Usuário desde: 01/10/2007
Localidade: Cantinho à Beira Mar Plantado
Mensagens: 410
 Re: Carta de Um Personagem p/ Paulo Afonso Ramos
Possuímos em nós mesmos, pelo pensamento e a vontade, um poder de acção, que se estende, muito além, dos limites de nossa esfera corpórea.

Beijinhos.

Enviado por Tópico
visitante
Publicado: 20/10/2008 10:44  Atualizado: 20/10/2008 10:44
 Re: Carta de Um Personagem
Pouco a pouco vamos apanhando o fio condutor que nos leva á mente de quem escreve. Demora tempo.
O que tenho lido, quase que digo que é fabuloso... mas esta palavra imediata, não se aplica aqui...
É interessante este jogo de personagens com o autor.
Um grande abraço e muito sucesso para o teu livro.

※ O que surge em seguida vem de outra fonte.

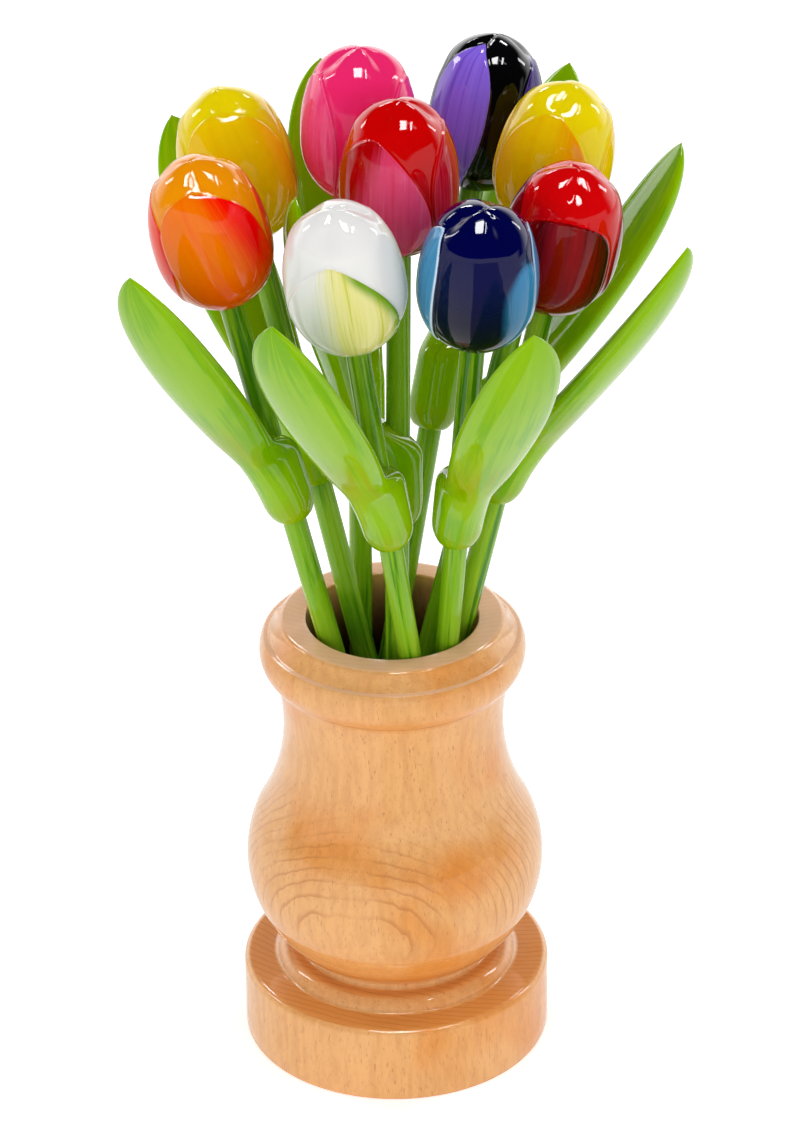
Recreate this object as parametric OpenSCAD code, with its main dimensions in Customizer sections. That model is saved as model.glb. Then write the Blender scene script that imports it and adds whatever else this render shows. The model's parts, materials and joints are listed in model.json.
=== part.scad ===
// Nine wooden tulips standing loose in a turned beech vase.
// The origin is the middle of the vase's underside, +Z is up, and the front faces -Y.

/* [Vase] */
// Height of the vase
vase_h = 162; // [150:1:180]
// Width of the foot
foot_d = 106; // [98:1:120]
// Height of the foot's flat top
foot_h = 28; // [22:1:32]
// Rounding of the foot's upper edge
foot_round = 2.5; // [1:0.5:5]
// Wood left under the bore
floor_t = 17; // [10:1:24]
// Wood between the bore and the waist
neck_wall = 8.5; // [6:0.1:12]
// How far the belly stands out past the waist
belly_out = 13.5; // [8:0.5:18]
// Height of the belly's widest point above the foot's top
belly_up = 41; // [38:1:45]
// Radius of the belly's curve
belly_arc = 42; // [38:1:46]
// How far the lip stands out past the waist
lip_out = 7.6; // [5:0.2:10]
// Radius of the lip's curve
lip_arc = 11.7; // [10:0.1:13]
// Thickness of the bead above the foot
bead_t = 4.6; // [3:0.2:6]

/* [Stems] */
// Thickness of a stem
stem_d = 8; // [6:0.5:10]
// Least room between two stems where they cross
stem_gap = 1.2; // [0.8:0.1:3]
// Room between the outermost stem and the bore
bore_play = 0.3; // [0.3:0.1:3]
// Glue gap round a stem in its bloom and leaf
glue_gap = 0.05; // [0.02:0.01:0.1]
// Gap under and over a stem's ends
seat_gap = 0.3; // [0.2:0.05:0.5]

/* [Blooms] */
// Length of a tulip from its foot to the top of its bloom
tulip_l = 342; // [330:1:380]
// Width of a bloom
bloom_d = 39; // [34:1:44]
// Height of a bloom
bloom_h = 54; // [46:1:62]
// Least room between two blooms
bloom_gap = 1; // [0.6:0.2:4]
// How far the three outer petals stand proud
petal_rise = 1.2; // [0.6:0.1:2]
// Depth of the hole for the stem
socket_depth = 16; // [10:1:22]

/* [Leaves] */
// How far up its stem a leaf begins
leaf_up = 196; // [190:1:206]
// Height of a leaf along the stem
leaf_h = 124; // [100:1:130]
// Width of a leaf's blade
leaf_w = 30.6; // [24:0.2:32]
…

O que tenho lido têm-me causado curiosidade e motivação para conhecer o livro.
Agora estou num momento aflitivo para pensar noutras coisas, mas fica a promessa: vou lê-lo.
Não me conheces, não sabes se cumprirei a promessa ou não. Fica a bola do meu lado.

Abraço.

Enviado por Tópico
visitante
Publicado: 20/10/2008 17:50  Atualizado: 20/10/2008 17:51
 Re: Carta de Um Personagem
E o ortónimo que se desvela no heterómimo, ou vice-versa.
Gostei muito de ler este seu-eu de fora para dentro e de dentro para fora de si: do seu ente-sendo-ser.